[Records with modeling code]
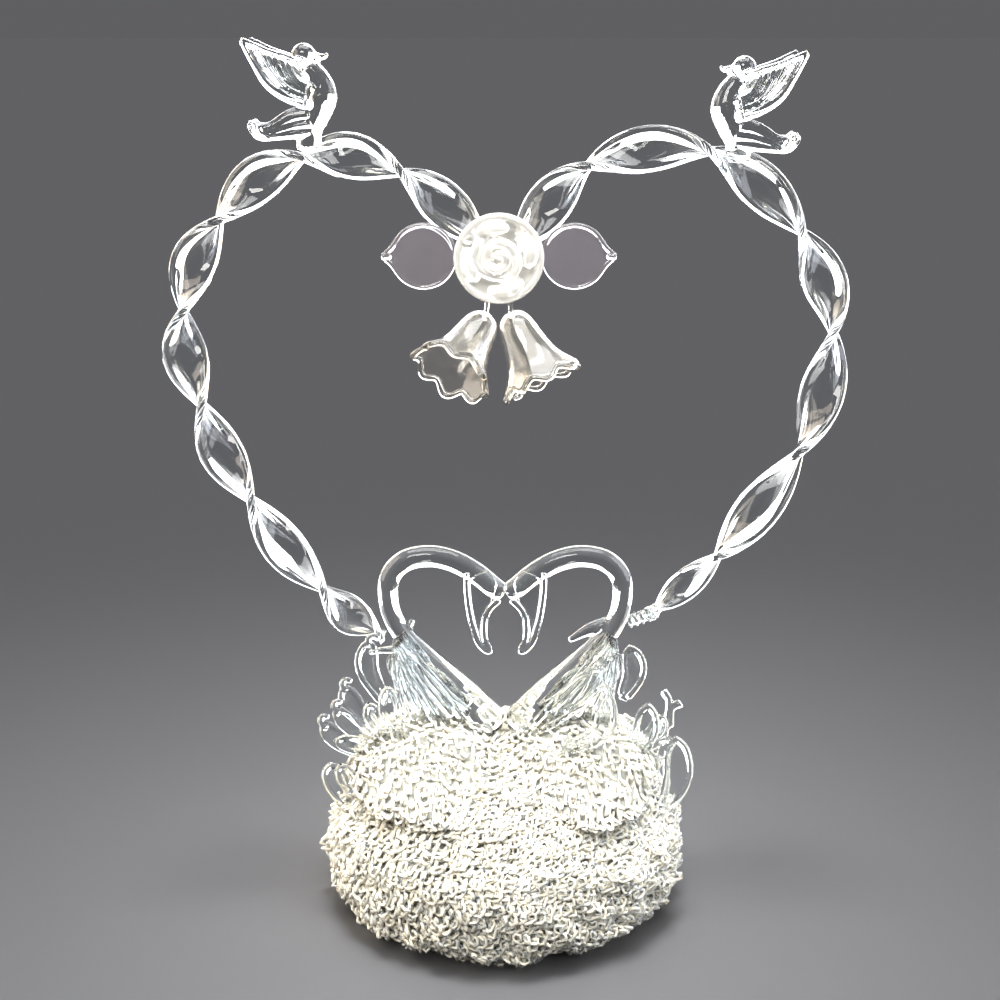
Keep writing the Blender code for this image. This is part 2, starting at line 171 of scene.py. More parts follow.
def clean_mesh(piece, reach=1e-6):
    """Merges points within reach and turns all faces outwards, in edit mode."""
    bpy.ops.object.select_all(action="DESELECT")
    piece.select_set(True)
    bpy.context.view_layer.objects.active = piece
    bpy.ops.object.mode_set(mode="EDIT")
    bpy.ops.mesh.select_all(action="SELECT")
    bpy.ops.mesh.remove_doubles(threshold=reach)
    bpy.ops.mesh.normals_make_consistent(inside=False)
    bpy.ops.object.mode_set(mode="OBJECT")
    return piece


def turned(line, steps):
    """Spins a line of points (metres) round the Z axis, as on a lathe."""
    bpy.ops.object.select_all(action="DESELECT")
    bpy.ops.mesh.primitive_plane_add(size=1.0)
    piece = bpy.context.object
    piece.data.clear_geometry()
    piece.data.from_pydata(line, [(k, k + 1) for k in range(len(line) - 1)], [])
    bpy.ops.object.mode_set(mode="EDIT")
    bpy.ops.mesh.select_all(action="SELECT")
    bpy.ops.mesh.spin(steps=steps, angle=2 * math.pi, center=(0, 0, 0), axis=(0, 0, 1))
    bpy.ops.object.mode_set(mode="OBJECT")
    return piece


def walled(piece, thickness):
    """Gives a skin its wall, inwards (mm)."""
    wall = piece.modifiers.new("Wall", "SOLIDIFY")
    wall.thickness = thickness * MM
    wall.offset = -1.0
    bpy.ops.object.modifier_apply(modifier=wall.name)
    return piece


def finished(piece, name, material, slot_name, *nodes):
    """Names a piece, gives it its glass, and says what it rides on and stands for."""
    piece.name = name
    piece.data.name = name
    piece.data.materials.clear()
    piece.data.materials.append(material)
    for face in piece.data.polygons:
        face.use_smooth = True
        face.material_index = 0
    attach(piece, "root")
    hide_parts(*nodes)
    return piece


# Lace glass thread: thin strands of clear glass, smooth and bright with greyer stretches between,
# and the thousands of crossings scatter the light to white
lace_thread, tree = new_material("lace_thread_glass")
place = add_node(tree, "ShaderNodeTexCoord")
grains = add_node(tree, "ShaderNodeTexNoise", {"Scale": 1 / (1.0 * MM), "Detail": 2.0},
                  {"Vector": (place, "Object")})
bump = add_node(tree, "ShaderNodeBump", {"Strength": 0.3, "Distance": 0.15 * MM},
                {"Height": (grains, "Fac")})
tint = add_node(tree, "ShaderNodeValToRGB", {}, {"Fac": (grains, "Fac")})
tint.color_ramp.elements[0].position = 0.30
tint.color_ramp.elements[0].color = linear("#6A7074")
tint.color_ramp.elements[1].position = 0.60
tint.color_ramp.elements[1].color = linear("#FFF9E6")
white = tint.color_ramp.elements.new(0.38)
white.color = linear("#EEF0EE")
shader = add_node(tree, "ShaderNodeBsdfPrincipled",
                  {"Transmission Weight": 0.42, "IOR": GLASS_IOR, "Roughness": 0.10},
                  {"Base Color": (tint, "Color"), "Normal": (bump, "Normal")})
add_node(tree, "ShaderNodeOutputMaterial", {}, {"Surface": (shader, "BSDF")})

# Melted lace backing: the inner threads have run together to a crumbly, milky skin
lace_backing, tree = new_material("lace_backing_glass")
place = add_node(tree, "ShaderNodeTexCoord")
cells = add_node(tree, "ShaderNodeTexVoronoi", {"Scale": 1 / (1.4 * MM)},
                 {"Vector": (place, "Object")})
tint = add_node(tree, "ShaderNodeValToRGB", {}, {"Fac": (cells, "Distance")})
tint.color_ramp.elements[0].position = 0.10
tint.color_ramp.elements[0].color = linear("#FFFFFA")
tint.color_ramp.elements[1].position = 0.75
tint.color_ramp.elements[1].color = linear("#BDBFBA")
bump = add_node(tree, "ShaderNodeBump", {"Strength": 0.8, "Distance": 0.4 * MM},
                {"Height": (cells, "Distance")})
shader = add_node(tree, "ShaderNodeBsdfPrincipled",
                  {"Transmission Weight": 0.15, "IOR": GLASS_IOR, "Roughness": 0.35},
                  {"Base Color": (tint, "Color"), "Normal": (bump, "Normal")})
add_node(tree, "ShaderNodeOutputMaterial", {}, {"Surface": (shader, "BSDF")})

random.seed(11)


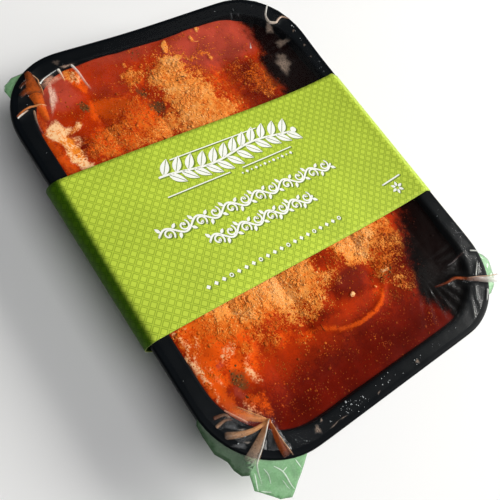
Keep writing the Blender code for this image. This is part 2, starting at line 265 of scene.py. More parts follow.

### [Objective]
Write out each line of the data above again, exactly as given.

### [Result of this exercise]
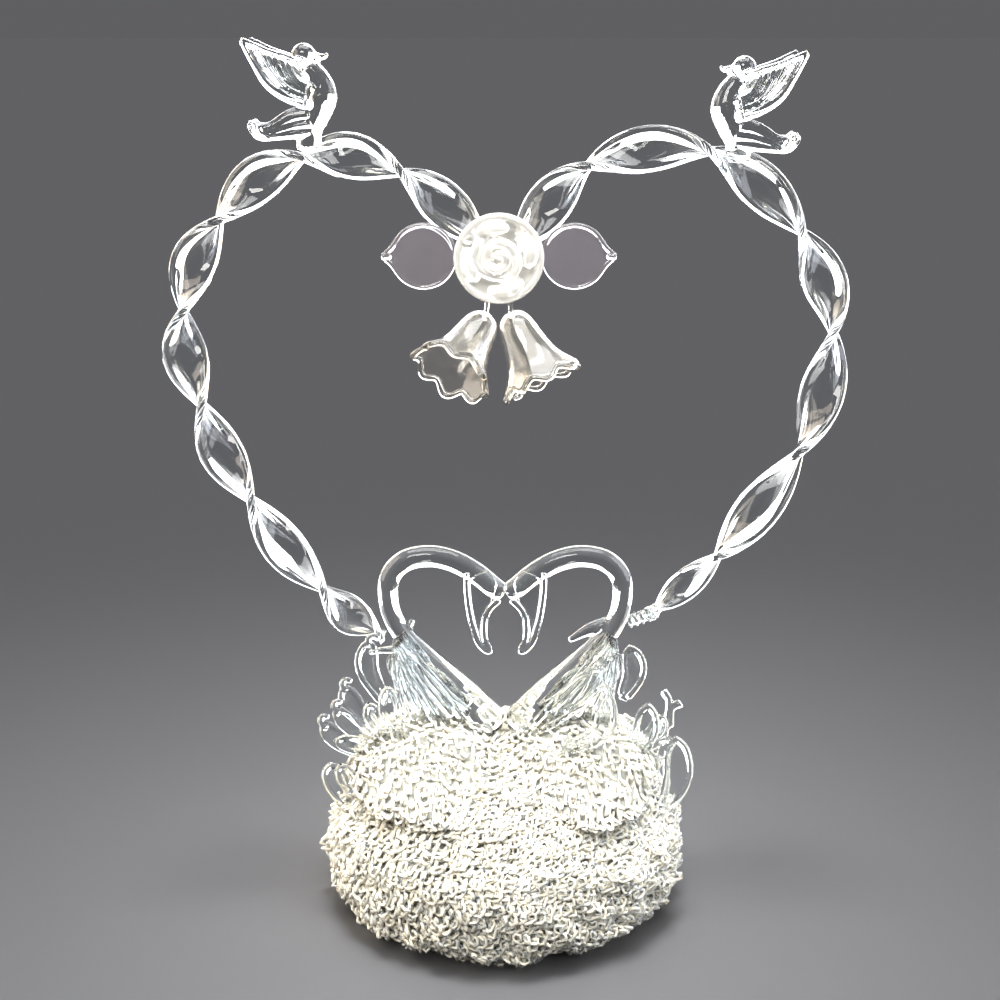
Keep writing the Blender code for this image. This is part 2, starting at line 171 of scene.py. More parts follow.
def clean_mesh(piece, reach=1e-6):
    """Merges points within reach and turns all faces outwards, in edit mode."""
    bpy.ops.object.select_all(action="DESELECT")
    piece.select_set(True)
    bpy.context.view_layer.objects.active = piece
    bpy.ops.object.mode_set(mode="EDIT")
    bpy.ops.mesh.select_all(action="SELECT")
    bpy.ops.mesh.remove_doubles(threshold=reach)
    bpy.ops.mesh.normals_make_consistent(inside=False)
    bpy.ops.object.mode_set(mode="OBJECT")
    return piece


def turned(line, steps):
    """Spins a line of points (metres) round the Z axis, as on a lathe."""
    bpy.ops.object.select_all(action="DESELECT")
    bpy.ops.mesh.primitive_plane_add(size=1.0)
    piece = bpy.context.object
    piece.data.clear_geometry()
    piece.data.from_pydata(line, [(k, k + 1) for k in range(len(line) - 1)], [])
    bpy.ops.object.mode_set(mode="EDIT")
    bpy.ops.mesh.select_all(action="SELECT")
    bpy.ops.mesh.spin(steps=steps, angle=2 * math.pi, center=(0, 0, 0), axis=(0, 0, 1))
    bpy.ops.object.mode_set(mode="OBJECT")
    return piece


def walled(piece, thickness):
    """Gives a skin its wall, inwards (mm)."""
    wall = piece.modifiers.new("Wall", "SOLIDIFY")
    wall.thickness = thickness * MM
    wall.offset = -1.0
    bpy.ops.object.modifier_apply(modifier=wall.name)
    return piece


def finished(piece, name, material, slot_name, *nodes):
    """Names a piece, gives it its glass, and says what it rides on and stands for."""
    piece.name = name
    piece.data.name = name
    piece.data.materials.clear()
    piece.data.materials.append(material)
    for face in piece.data.polygons:
        face.use_smooth = True
        face.material_index = 0
    attach(piece, "root")
    hide_parts(*nodes)
    return piece


# Lace glass thread: thin strands of clear glass, smooth and bright with greyer stretches between,
# and the thousands of crossings scatter the light to white
lace_thread, tree = new_material("lace_thread_glass")
place = add_node(tree, "ShaderNodeTexCoord")
grains = add_node(tree, "ShaderNodeTexNoise", {"Scale": 1 / (1.0 * MM), "Detail": 2.0},
                  {"Vector": (place, "Object")})
bump = add_node(tree, "ShaderNodeBump", {"Strength": 0.3, "Distance": 0.15 * MM},
                {"Height": (grains, "Fac")})
tint = add_node(tree, "ShaderNodeValToRGB", {}, {"Fac": (grains, "Fac")})
tint.color_ramp.elements[0].position = 0.30
tint.color_ramp.elements[0].color = linear("#6A7074")
tint.color_ramp.elements[1].position = 0.60
tint.color_ramp.elements[1].color = linear("#FFF9E6")
white = tint.color_ramp.elements.new(0.38)
white.color = linear("#EEF0EE")
shader = add_node(tree, "ShaderNodeBsdfPrincipled",
                  {"Transmission Weight": 0.42, "IOR": GLASS_IOR, "Roughness": 0.10},
                  {"Base Color": (tint, "Color"), "Normal": (bump, "Normal")})
add_node(tree, "ShaderNodeOutputMaterial", {}, {"Surface": (shader, "BSDF")})

# Melted lace backing: the inner threads have run together to a crumbly, milky skin
lace_backing, tree = new_material("lace_backing_glass")
place = add_node(tree, "ShaderNodeTexCoord")
cells = add_node(tree, "ShaderNodeTexVoronoi", {"Scale": 1 / (1.4 * MM)},
                 {"Vector": (place, "Object")})
tint = add_node(tree, "ShaderNodeValToRGB", {}, {"Fac": (cells, "Distance")})
tint.color_ramp.elements[0].position = 0.10
tint.color_ramp.elements[0].color = linear("#FFFFFA")
tint.color_ramp.elements[1].position = 0.75
tint.color_ramp.elements[1].color = linear("#BDBFBA")
bump = add_node(tree, "ShaderNodeBump", {"Strength": 0.8, "Distance": 0.4 * MM},
                {"Height": (cells, "Distance")})
shader = add_node(tree, "ShaderNodeBsdfPrincipled",
                  {"Transmission Weight": 0.15, "IOR": GLASS_IOR, "Roughness": 0.35},
                  {"Base Color": (tint, "Color"), "Normal": (bump, "Normal")})
add_node(tree, "ShaderNodeOutputMaterial", {}, {"Surface": (shader, "BSDF")})

random.seed(11)


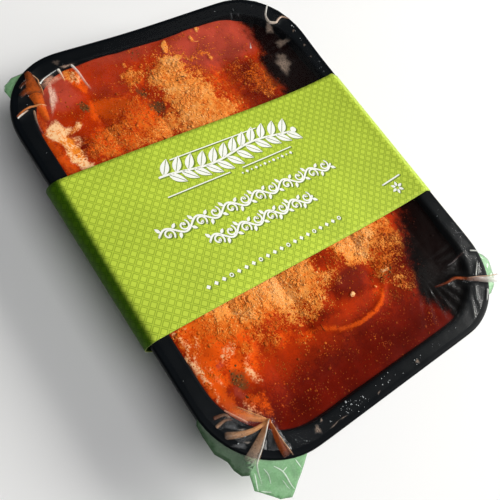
Keep writing the Blender code for this image. This is part 2, starting at line 265 of scene.py. More parts follow.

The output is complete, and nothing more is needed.